**Data block:**

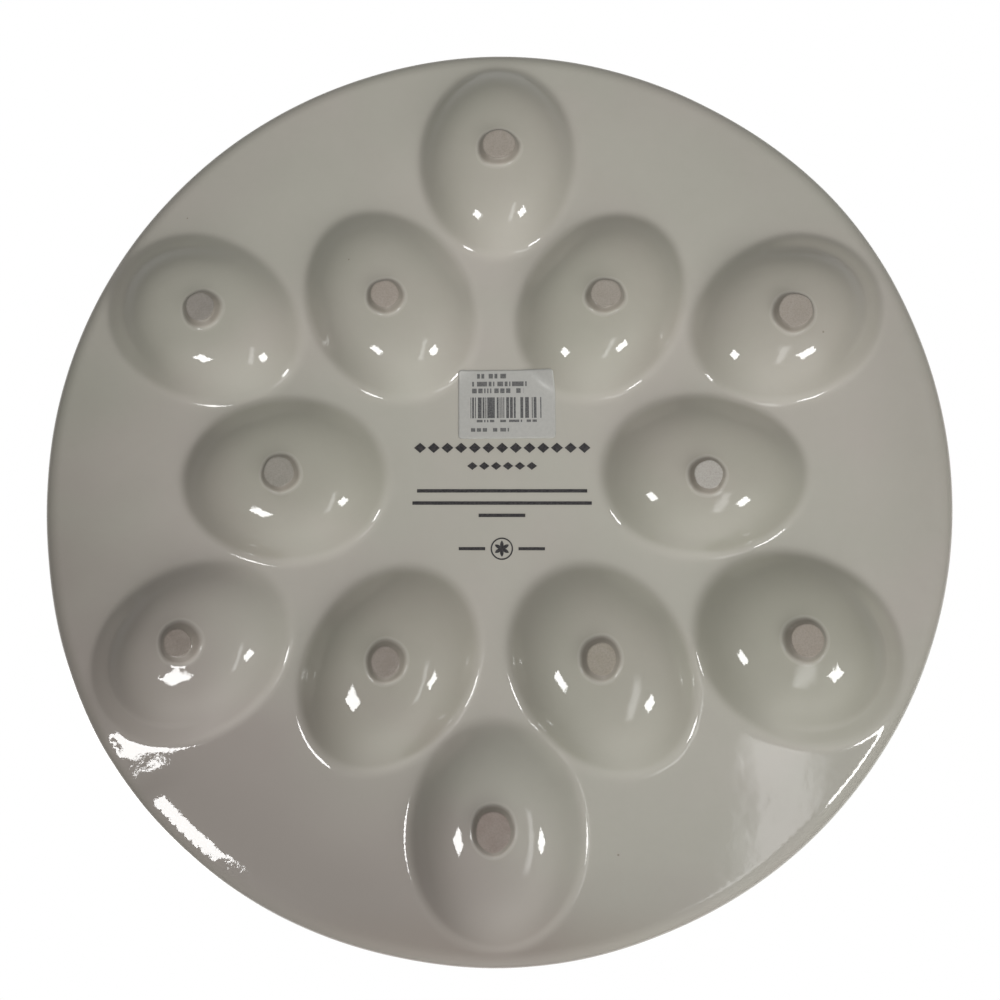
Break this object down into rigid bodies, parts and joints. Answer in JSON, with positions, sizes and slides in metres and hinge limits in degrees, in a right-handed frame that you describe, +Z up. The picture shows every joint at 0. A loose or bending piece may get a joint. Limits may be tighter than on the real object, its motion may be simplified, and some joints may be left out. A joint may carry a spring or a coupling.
{
  "type": "deviled egg platter",
  "caption": "Round glazed ceramic platter with rings of egg-shaped wells for serving halved filled eggs, standing on small bare feet under the wells",
  "frame": {"origin": "on the table, under the middle of the platter", "axes": "+Z up with the platter face up as it is used, +Y towards the outer well that is at the top when the back is looked at, +X completing the right-handed frame"},
  "size_m": [0.3048, 0.3048, 0.0228],
  "materials": {
    "glaze": "glossy clear glaze over a warm grey-white body, with faint mottling",
    "bisque": "matte unglazed fired clay",
    "label_paper": "smooth coated paper, slightly glossy",
    "stamp_ink": "dark fired-on print under the gloss of the glaze"
  },
  "bodies": {
    "root": {"deck_and_rim": "glaze", "egg_wells": "glaze", "foot_nubs": "bisque", "price_label": "label_paper", "backstamp_decal": "stamp_ink"}
  },
  "joints": []
}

**What you have to do:** Restate every line of the data word for word.

**Answer:**
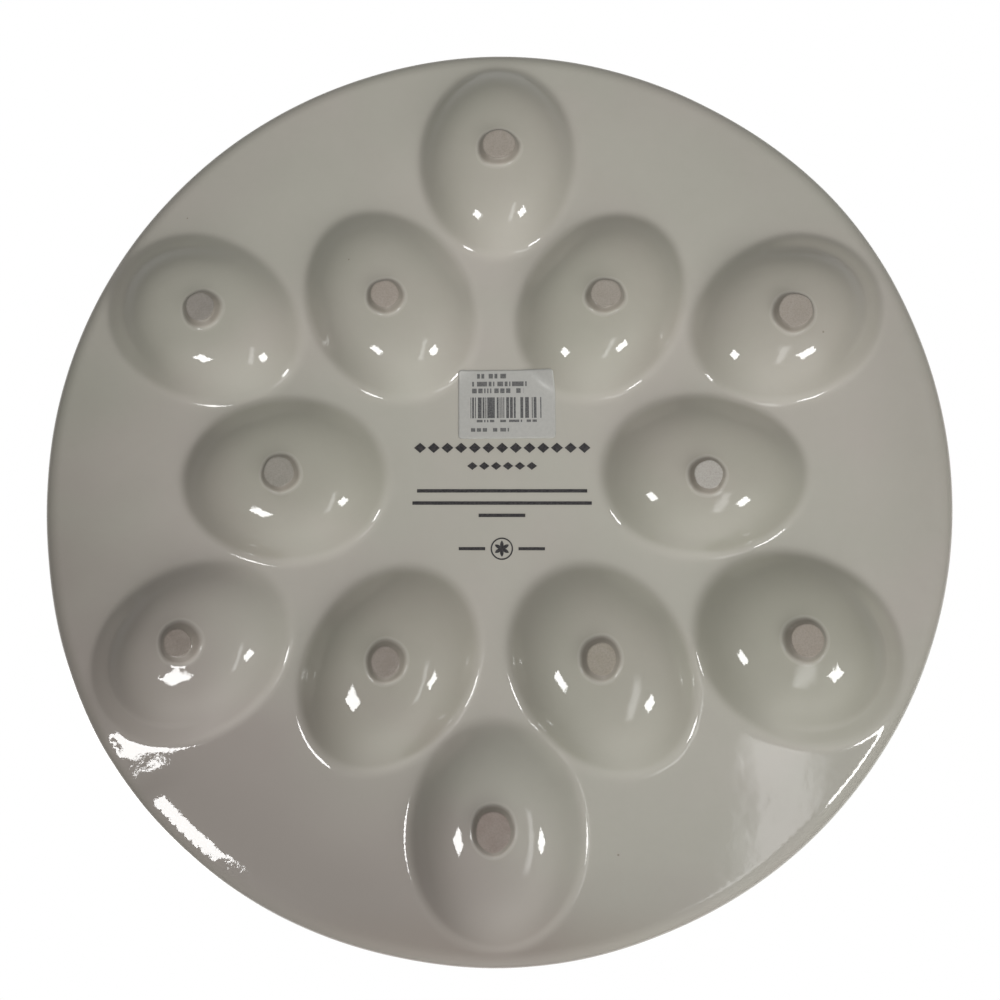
Break this object down into rigid bodies, parts and joints. Answer in JSON, with positions, sizes and slides in metres and hinge limits in degrees, in a right-handed frame that you describe, +Z up. The picture shows every joint at 0. A loose or bending piece may get a joint. Limits may be tighter than on the real object, its motion may be simplified, and some joints may be left out. A joint may carry a spring or a coupling.
{
  "type": "deviled egg platter",
  "caption": "Round glazed ceramic platter with rings of egg-shaped wells for serving halved filled eggs, standing on small bare feet under the wells",
  "frame": {"origin": "on the table, under the middle of the platter", "axes": "+Z up with the platter face up as it is used, +Y towards the outer well that is at the top when the back is looked at, +X completing the right-handed frame"},
  "size_m": [0.3048, 0.3048, 0.0228],
  "materials": {
    "glaze": "glossy clear glaze over a warm grey-white body, with faint mottling",
    "bisque": "matte unglazed fired clay",
    "label_paper": "smooth coated paper, slightly glossy",
    "stamp_ink": "dark fired-on print under the gloss of the glaze"
  },
  "bodies": {
    "root": {"deck_and_rim": "glaze", "egg_wells": "glaze", "foot_nubs": "bisque", "price_label": "label_paper", "backstamp_decal": "stamp_ink"}
  },
  "joints": []
}